Oleh: Amin Mudzakkir
Karena tahu dirinya bukan Jokowi, Ahok jarang atau bahkan tidak pernah blusukan ke kampung-kampung kumuh. Dia sadar hanya Jokowi yang pantas melakukan itu. Namun sebagai gantinya, dia membuat kebijakan yang diharapkan mampu mengentaskan kemiskinan di kampung-kampung kumuh itu. Dia kawal kebijakan sekeras mungkin agar tidak dibajak para maling anggaran.
Jokowi dan Ahok adalah contoh pemimpin yang otentik. Mereka pemimpin tulen yang bekerja tanpa dibuat-buat. Ketika blusukan, Jokowi pantas melakukannya karena dia memang berasal dari situ. Jokowi lahir dari kalangan biasa, sehingga tidak perlu polesan apa-apa ketika mau duduk setara di bangku reot bersama rakyatnya. Sementara itu Ahok lahir dari kalangan saudagar yang tidak bisa basa-basi. Dia omong apa adanya, “lu jual gue beli!”. Tidak ada pencitraan sama sekali.
Sebaliknya, pemimpin yang tidak otentik akan tampil seolah-olah mereka mencintai rakyat kecil dengan makan di warteg atau berdiri di samping bak dorongan sampah. Namun hasilnya konyol. Semua orang tahu itu adalah pura-pura. Untungnya (atau sialnya), selalu saja ada orang, bahkan banyak, yang lebih suka memilih pemimpin yang pura-pura asal satu agama.

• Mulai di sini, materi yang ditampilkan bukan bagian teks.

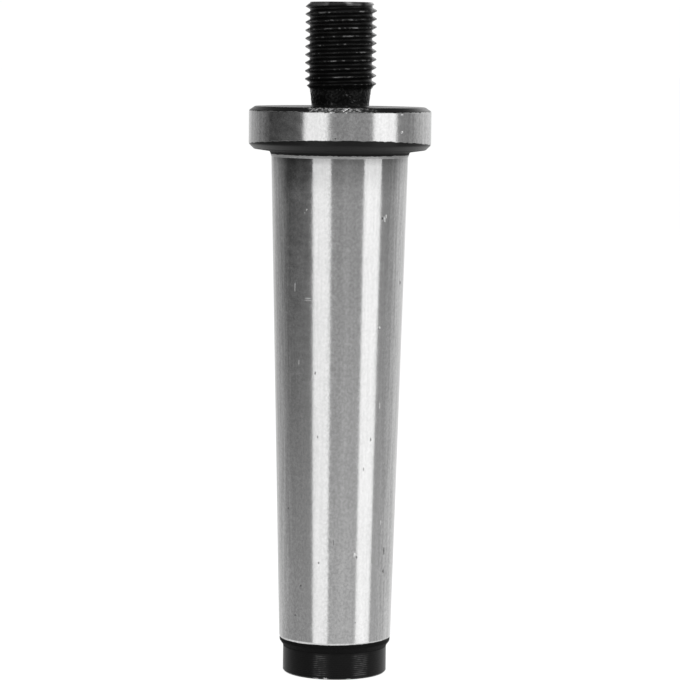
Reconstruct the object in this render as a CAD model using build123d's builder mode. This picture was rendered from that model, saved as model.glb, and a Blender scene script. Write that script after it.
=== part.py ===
# Drill chuck arbor, turned and ground from one steel bar. Millimetres.
# +Z runs up the axis from the small end of the taper to the tip of the threaded stud.
# The origin is the middle of the small end face, on which the arbor stands.
import math
import os

from build123d import *

# Ground shank: Morse taper no. 2
gauge_diameter = 17.780  # at the gauge line
gauge_height = 64.0  # gauge line above the small end face
gauge_to_collar = 5.2  # gauge line to the collar
taper_per_length = 1 / 20.020  # diameter lost for each millimetre
taper_end_height = 4.2  # lower end of the taper
taper_end_rounding = 0.4

# Small end, turned down so that the drawbar's pull never burrs the taper
end_diameter = 13.75
end_length = 3.55  # straight part, below the cone that leads to the taper
end_chamfer = 0.2

# Drawbar thread in the small end, M10 x 1.5, bored at its tapping size
drawbar_bore_diameter = 8.5
drawbar_bore_depth = 30.0
drawbar_mouth_diameter = 11.2

# Root of the collar, which the grinding wheel doesn't reach
root_height = 0.7
root_margin = 0.2  # left standing proud of the taper at the collar
root_fillet = 0.3

# Collar
collar_diameter = 24.0
collar_thickness = 5.9
underside_rise = 0.3  # of the shallow cone under the collar
lower_corner_width = 0.68
lower_corner_height = 0.68
lower_corner_rounding = 0.35
top_chamfer_width = 0.8
top_chamfer_height = 0.55
top_chamfer_rounding = 0.3

# Threaded stud: 3/8-24 UNF, left at its major diameter
thread_major_diameter = 9.35
thread_length = 10.7  # from its run-out to the tip
tip_chamfer = 0.6
neck_length = 2.95  # thread relief between the collar and the thread
neck_top_diameter = 8.1
neck_base_diameter = 7.6
neck_fillet = 0.2

# Centre hole in the tip, in which the arbor turned while it was ground
centre_pilot_diameter = 2.0
centre_pilot_depth = 3.9
centre_mouth_diameter = 4.25

centre_angle = 60.0  # included, of both mouths
drill_point_angle = 118.0

collar_base = gauge_height + gauge_to_collar
collar_top = collar_base + collar_thickness
stud_tip = collar_top + neck_length + thread_length
collar_radius = collar_diameter / 2


def taper_radius(height):
    """Radius of the ground taper at a height above the small end face."""
    return (gauge_diameter + (height - gauge_height) * taper_per_length) / 2


def circles(part, radius, height):
    """The part's round edges of one radius at one height."""
    tolerance = 1e-4
    at_height = part.edges().filter_by(GeomType.CIRCLE).filter_by_position(
        Axis.Z, height - tolerance, height + tolerance
    )
    return at_height.filter_by(lambda edge: abs(edge.radius - radius) < tolerance)


def drilled_hole(face, inward, bore_diameter, depth, mouth_diameter):
    """Half section of a drilled hole with a centring mouth, sunk from the end face at height `face`.

    `inward` is +1 where the hole runs up into the part and -1 where it runs down.
    """
    bore_radius = bore_diameter / 2
    mouth_radius = mouth_diameter / 2
    mouth_depth = (mouth_radius - bore_radius) / math.tan(math.radians(centre_angle / 2))
    point_depth = bore_radius / math.tan(math.radians(drill_point_angle / 2))
    Polyline(
        (0, face),
        (mouth_radius, face),
        (bore_radius, face + inward * mouth_depth),
        (bore_radius, face + inward * depth),
        (0, face + inward * (depth + point_depth)),
        close=True,
    )


with BuildPart() as arbor:
    # The ground taper, with the turned end below it
    end_radius = end_diameter / 2
    taper_end_radius = taper_radius(taper_end_height)
    root_base = collar_base - root_height
    root_radius = taper_radius(collar_base) + root_margin
    with BuildSketch(Plane.XZ):
        with BuildLine():
            Polyline(
                (0, 0),
                (end_radius, 0),
                (end_radius, end_length),
                (taper_end_radius, taper_end_height),
                (taper_radius(root_base), root_base),
                (root_radius, collar_base),
                (0, collar_base),
                close=True,
            )
        make_face()
    revolve(axis=Axis.Z)
    chamfer(circles(arbor.part, end_radius, 0), end_chamfer)
    fillet(circles(arbor.part, taper_end_radius, taper_end_height), taper_end_rounding)

    # The collar: a shallow cone underneath, a turned lower corner and a flat top chamfer
    with BuildSketch(Plane.XZ):
        with BuildLine():
            Polyline(
                (0, collar_base),
                (root_radius, collar_base),
                (collar_radius - lower_corner_width, collar_base + underside_rise),
                (collar_radius, collar_base + underside_rise + lower_corner_height),
                (collar_radius, collar_top - top_chamfer_height),
                (collar_radius - top_chamfer_width, collar_top),
                (0, collar_top),
                close=True,
            )
        make_face()
    revolve(axis=Axis.Z)
    fillet(circles(arbor.part, root_radius, collar_base), root_fillet)
    fillet(
        circles(arbor.part, collar_radius - lower_corner_width, collar_base + underside_rise)
        + circles(arbor.part, collar_radius, collar_base + underside_rise + lower_corner_height),
        lower_corner_rounding,
    )
    fillet(
        circles(arbor.part, collar_radius, collar_top - top_chamfer_height)
        + circles(arbor.part, collar_radius - top_chamfer_width, collar_top),
        top_chamfer_rounding,
    )

    # The stud: a relief cone at the neck, the run-out of the thread, then the thread itself
    neck_top = collar_top + neck_length
    neck_base_radius = neck_base_diameter / 2
    thread_radius = thread_major_diameter / 2
    run_out = (thread_major_diameter - neck_top_diameter) / 2
    with BuildSketch(Plane.XZ):
        with BuildLine():
            Polyline(
                (0, collar_top),
                (neck_base_radius, collar_top),
                (neck_top_diameter / 2, neck_top - run_out),
                (thread_radius, neck_top),
                (thread_radius, stud_tip - tip_chamfer),
                (thread_radius - tip_chamfer, stud_tip),
                (0, stud_tip),
                close=True,
            )
        make_face()
    revolve(axis=Axis.Z)
    fillet(circles(arbor.part, neck_base_radius, collar_top), neck_fillet)

    # Both end holes
    with BuildSketch(Plane.XZ):
        with BuildLine():
            drilled_hole(0, 1, drawbar_bore_diameter, drawbar_bore_depth, drawbar_mouth_diameter)
        make_face()
        with BuildLine():
            drilled_hole(stud_tip, -1, centre_pilot_diameter, centre_pilot_depth, centre_mouth_diameter)
        make_face()
    revolve(axis=Axis.Z, mode=Mode.SUBTRACT)

arbor.part.label = "arbor"

os.makedirs("parts", exist_ok=True)
export_step(arbor.part, "parts/arbor.step")
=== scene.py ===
# Drill chuck arbor: a ground Morse taper shank, a collar with a ground rim and a blackened threaded stud.
# Sizes in the dictionaries are in millimetres unless a note says otherwise.
import math

import bmesh
import bpy
import numpy as np
from mathutils import Matrix


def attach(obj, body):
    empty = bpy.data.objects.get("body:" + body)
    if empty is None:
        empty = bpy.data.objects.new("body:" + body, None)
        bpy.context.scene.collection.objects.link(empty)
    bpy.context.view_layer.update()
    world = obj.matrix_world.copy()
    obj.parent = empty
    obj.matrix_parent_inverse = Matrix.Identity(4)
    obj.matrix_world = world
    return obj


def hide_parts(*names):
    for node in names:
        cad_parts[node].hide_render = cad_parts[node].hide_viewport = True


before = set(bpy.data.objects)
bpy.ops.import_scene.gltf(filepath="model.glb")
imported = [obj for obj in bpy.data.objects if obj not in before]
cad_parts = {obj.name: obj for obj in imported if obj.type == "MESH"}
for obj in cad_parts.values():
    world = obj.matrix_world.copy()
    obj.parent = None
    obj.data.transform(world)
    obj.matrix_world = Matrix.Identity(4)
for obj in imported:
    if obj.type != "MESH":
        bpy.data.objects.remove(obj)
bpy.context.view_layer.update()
scene = bpy.context.scene
mm = 0.001
print("frame loaded")


def addNode(tree, kind, **settings):
    node = tree.nodes.new(kind)
    for name, value in settings.items():
        setattr(node, name, value)
    return node


def plug(tree, value, socket):
    # an output is joined to the socket, anything else is typed into it
    if isinstance(value, bpy.types.NodeSocket):
        tree.links.new(value, socket)
    else:
        socket.default_value = value


def calc(tree, operation, *values):
    node = addNode(tree, "ShaderNodeMath", operation=operation)
    for value, socket in zip(values, node.inputs):
        plug(tree, value, socket)
    return node.outputs[0]


def product(tree, first, *others):
    for value in others:
        first = calc(tree, "MULTIPLY", first, value)
    return first


def largest(tree, first, *others):
    for value in others:
        first = calc(tree, "MAXIMUM", first, value)
    return first


def ease(tree, value, start, end, low=0.0, high=1.0):
    # goes smoothly from low to high while value goes from start to end
    node = addNode(tree, "ShaderNodeMapRange", interpolation_type="SMOOTHSTEP")
    for item, socket in zip((value, start, end, low, high), node.inputs):
        plug(tree, item, socket)
    return node.outputs[0]


def band(tree, value, start, end, soft):
    # 1 between start and end, with soft edges
    rise = ease(tree, value, calc(tree, "SUBTRACT", start, soft), calc(tree, "ADD", start, soft))
    fall = ease(tree, value, calc(tree, "SUBTRACT", end, soft), calc(tree, "ADD", end, soft), 1.0, 0.0)
    return product(tree, rise, fall)


def blendNumber(tree, amount, low, high):
    # low where amount is 0, high where it is 1
    node = addNode(tree, "ShaderNodeMix", data_type="FLOAT")
    for item, socket in zip((amount, low, high), (node.inputs[0], node.inputs[2], node.inputs[3])):
        plug(tree, item, socket)
    return node.outputs[0]


def grey(tree, value):
    # a grey colour from one number
    node = addNode(tree, "ShaderNodeCombineColor")
    for socket in node.inputs[:3]:
        plug(tree, value, socket)
    return node.outputs[0]


def stretched(tree, point, across, along):
    # the point in millimetres, squeezed so that a pattern's grains are longer one way
    node = addNode(tree, "ShaderNodeMapping")
    tree.links.new(point, node.inputs["Vector"])
    node.inputs["Scale"].default_value = (across, across, along)
    return node.outputs[0]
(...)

Pemimpin yang otentik tidak anti-pencitraan, tetapi mereka melakukannya secara spontan. Pencitraan adalah akibat yang ditimbulkan, bukan sebab yang direncanakan. Mereka melap sepatunya sendiri karena memang kotor, bukan karena ingin dipuja-puji. Kalau setelahnya lahir simpati, itu adalah konsekuensi.